When Houston police arrested Jeffrey Demond Williams for gunning down a plainclothes officer working an auto theft assignment, the slain officer's handcuffs dangled from one of Williams' wrists.
Witnesses said they saw the officer, 39-year-old Troy Blando, start to cuff Williams, who then began struggling, grabbed a gun under his clothing with his free hand and shot the 19-year police veteran before running off on foot.
Williams, 37, was set for lethal injection Wednesday evening. He'd be the sixth Texas prisoner executed this year.
Officers found Williams a block from where he shot Blando on May 19, 1999. Besides the handcuff, he still was carrying the 9 mm pistol determined to be the weapon used to fatally shoot Blando in the chest.
Attorneys for Williams appealed Tuesday to the U.S. Supreme Court to stop the execution, after lower courts refused to do so. They contend that he received poor legal help in earlier appeals, and that those lawyers should have argued that his trial lawyers had failed him. The trial lawyers should have provided jurors with more than superficial mitigating evidence of Williams' mental impairment to show he did not deserve a death sentence, they said.
"There is a reasonable probability, but for trial counsel's unprofessional errors, the result of the proceeding would have been different," attorney Jonathan Sheldon told the high court.
State attorneys have said Williams' appeals were strategically filed with his execution imminent, that no federal law authorizes the court relief being sought and that arguments raised were "wholly unpersuasive on the merits," according to Georgette Oden, an assistant Texas attorney general.
Blando was in an unmarked vehicle, working surveillance at a southwest Houston motel where authorities suspected auto theft activity. Williams pulled into the parking lot about 9 a.m. driving a Lexus. A check of the license plate showed the car was reported stolen the previous week. His fingerprints were found on the Lexus and also on Blando's vehicle, evidence showed.
The mortally wounded Blando managed to radio his location and tell a dispatcher he'd been shot. He also provided a description of his attacker and exchanged gunfire with him.
"I don't know about you, but I know about me, and I want to get somebody there to save my life," Lyn McClellan, the former Harris County assistant district attorney who prosecuted Williams, said last week. "That's in my mind, I'm all about preservation."
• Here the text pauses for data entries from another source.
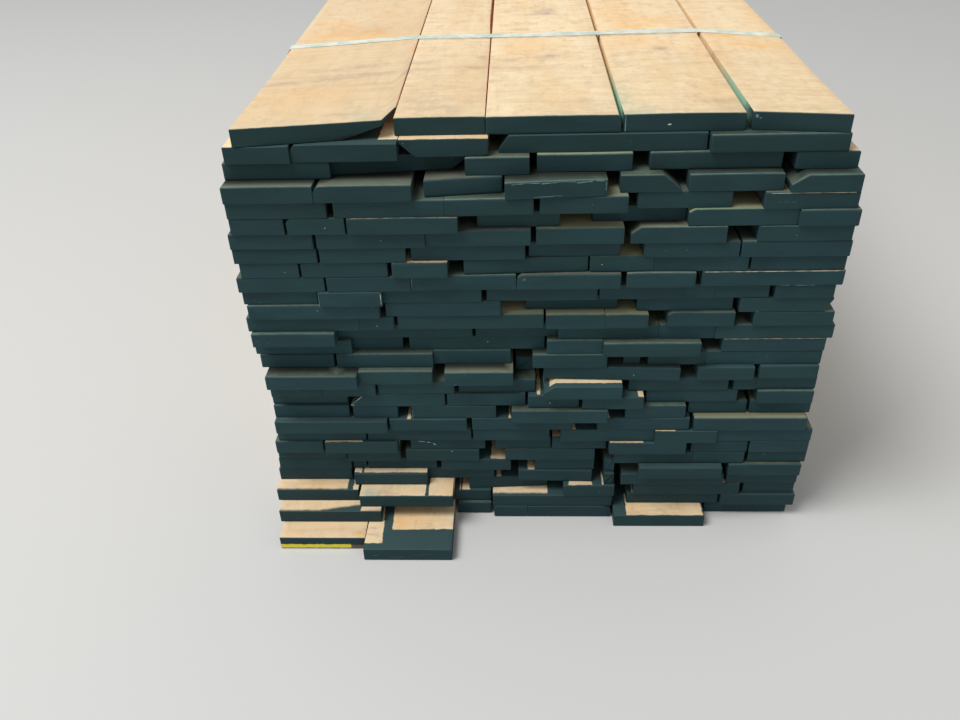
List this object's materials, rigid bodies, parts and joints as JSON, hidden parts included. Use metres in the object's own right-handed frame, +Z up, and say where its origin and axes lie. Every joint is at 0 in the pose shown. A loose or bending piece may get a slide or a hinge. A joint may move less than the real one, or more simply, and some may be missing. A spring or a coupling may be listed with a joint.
{
  "type": "stack of lumber",
  "caption": "Strapped stack of rough hardwood boards in level courses, with dark sealed board ends that stand forward by uneven amounts.",
  "frame": {"origin": "on the floor, under the middle of the stack's bounding box", "axes": "+Y along the boards, away from the end that the picture shows; +X to the right of that end; +Z up"},
  "size_m": [1.0218, 3.204, 0.8138],
  "materials": {
    "board": "rough sawn, sealed ends",
    "strap": "embossed band"
  },
  "bodies": {
    "root": {"course_01": "board", "course_02": "board", "course_03": "board", "course_04": "board", "course_05": "board", "course_06": "board", "course_07": "board", "course_08": "board", "course_09": "board", "course_10": "board", "course_11": "board", "course_12": "board", "course_13": "board", "course_14": "board", "course_15": "board", "course_16": "board", "course_17": "board", "course_18": "board", "course_19": "board", "course_20": "board", "course_21": "board", "course_22": "board", "course_23": "board", "course_24": "board", "course_25": "board", "course_26": "board", "course_27": "board", "course_28": "board", "course_29": "board", "strap_near": "strap", "strap_far": "strap"}
  },
  "joints": []
}
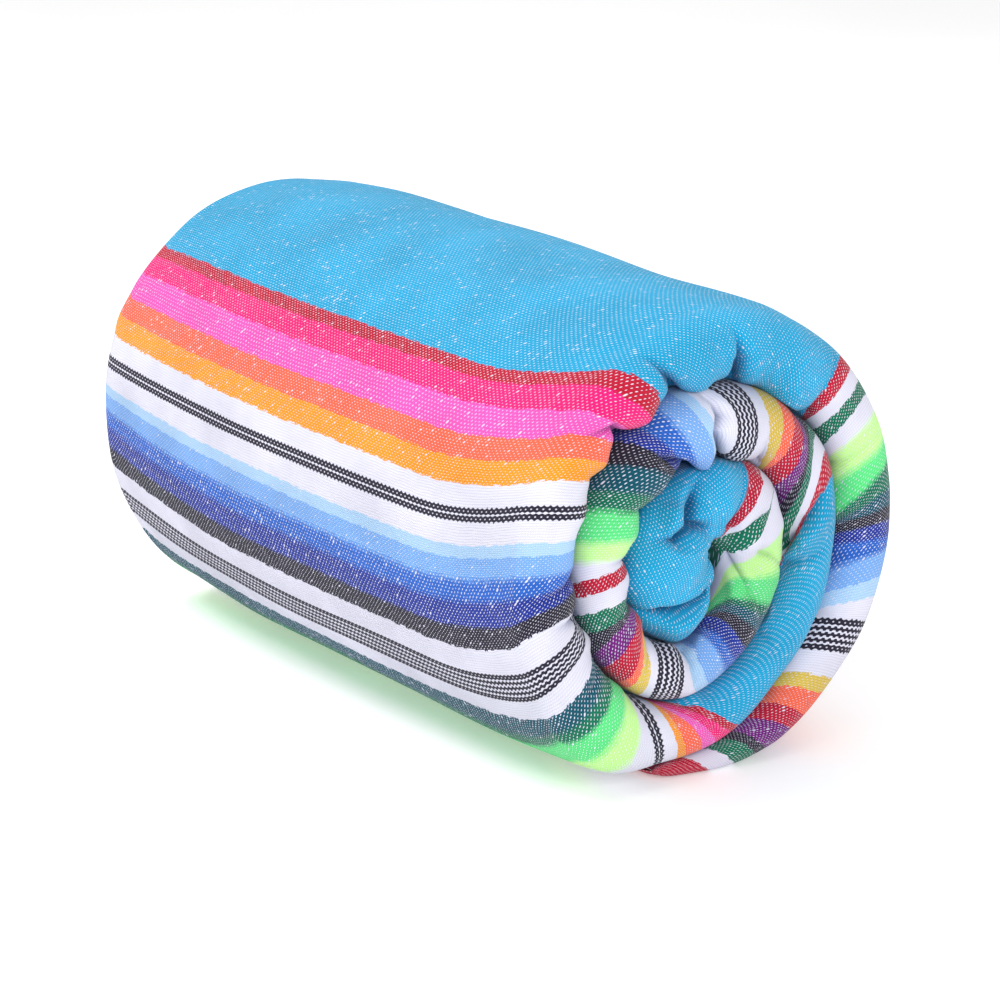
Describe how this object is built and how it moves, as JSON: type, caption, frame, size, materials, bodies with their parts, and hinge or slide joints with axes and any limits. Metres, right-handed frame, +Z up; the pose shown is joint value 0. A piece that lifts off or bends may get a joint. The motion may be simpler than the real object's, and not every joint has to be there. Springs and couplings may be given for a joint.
{
  "type": "rolled serape",
  "caption": "Striped woven serape, folded lengthwise and rolled into a bundle that lies on its side, with the spiral of its folded edges showing at both ends.",
  "frame": {"origin": "middle of the roll's box, on the surface that it lies on", "axes": "+Z up, X along the roll's axis with the end that the picture shows at +X, and the striped front towards -Y"},
  "size_m": [0.324, 0.1976, 0.1914],
  "materials": {
    "outer_cloth": "matte woven cloth, turquoise ground with bands of bright stripes",
    "second_turn_cloth": "matte woven cloth, bands of bright stripes",
    "core_turn_cloth": "matte woven cloth, stripes that end in turquoise",
    "inner_cloth": "matte woven cloth, hidden inside the roll"
  },
  "bodies": {
    "root": {"outer_wrap": "outer_cloth", "second_turn_near": "second_turn_cloth", "second_turn_far": "second_turn_cloth", "core_turn_near": "core_turn_cloth", "core_turn_far": "core_turn_cloth", "hidden_layers": "inner_cloth"}
  },
  "joints": []
}
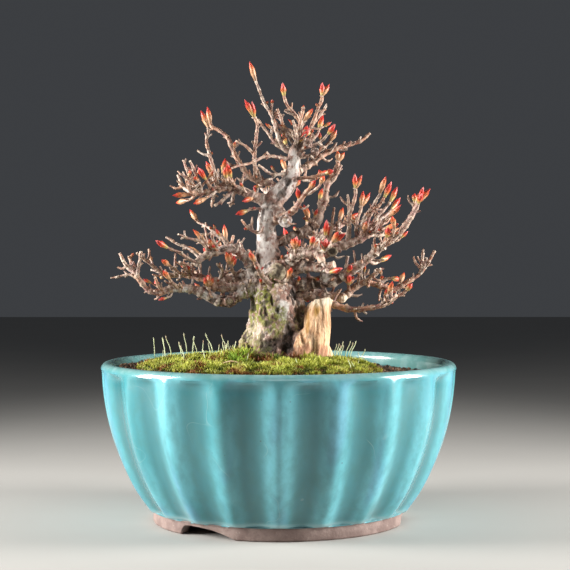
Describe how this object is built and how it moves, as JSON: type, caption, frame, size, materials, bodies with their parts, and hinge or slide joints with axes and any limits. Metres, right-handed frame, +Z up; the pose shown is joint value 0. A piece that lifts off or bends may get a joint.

Instead, Blando was focused on his job, McClellan said.
"Here's the guy, here's what he looks like and here's what he's wearing. And of course, one handcuff on his wrist. It ought to be easy to identify him," the former prosecutor said. "The fact he takes time to give a description of the person and the direction of travel, it's just beyond pale, beyond the line of duty. And that's what these guys do all the time."
At his trial, lawyers tried to show Williams was unintelligent, had emotional problems and didn't deserve to die.
Prosecutors said Williams had good parents and plenty of chances at help, even from the U.S. Navy, which discharged him after disciplinary problems. Evidence showed Williams gave investigators five taped confessions the day he was arrested.
Williams said he fired in self-defense, feared Blando could have been a carjacker and didn't know Blando was an officer. In another confession, he acknowledged knowing he was shooting a policeman.
Court records show Blando, although in plain clothes, was carrying his badge around his neck.
Testimony and confessions also linked Williams to four robberies, another shooting and an attempted robbery.
Williams would be the 498th Texas prisoner put to death since the state resumed carrying out capital punishment in 1982. At least eight others have executions scheduled in the coming months.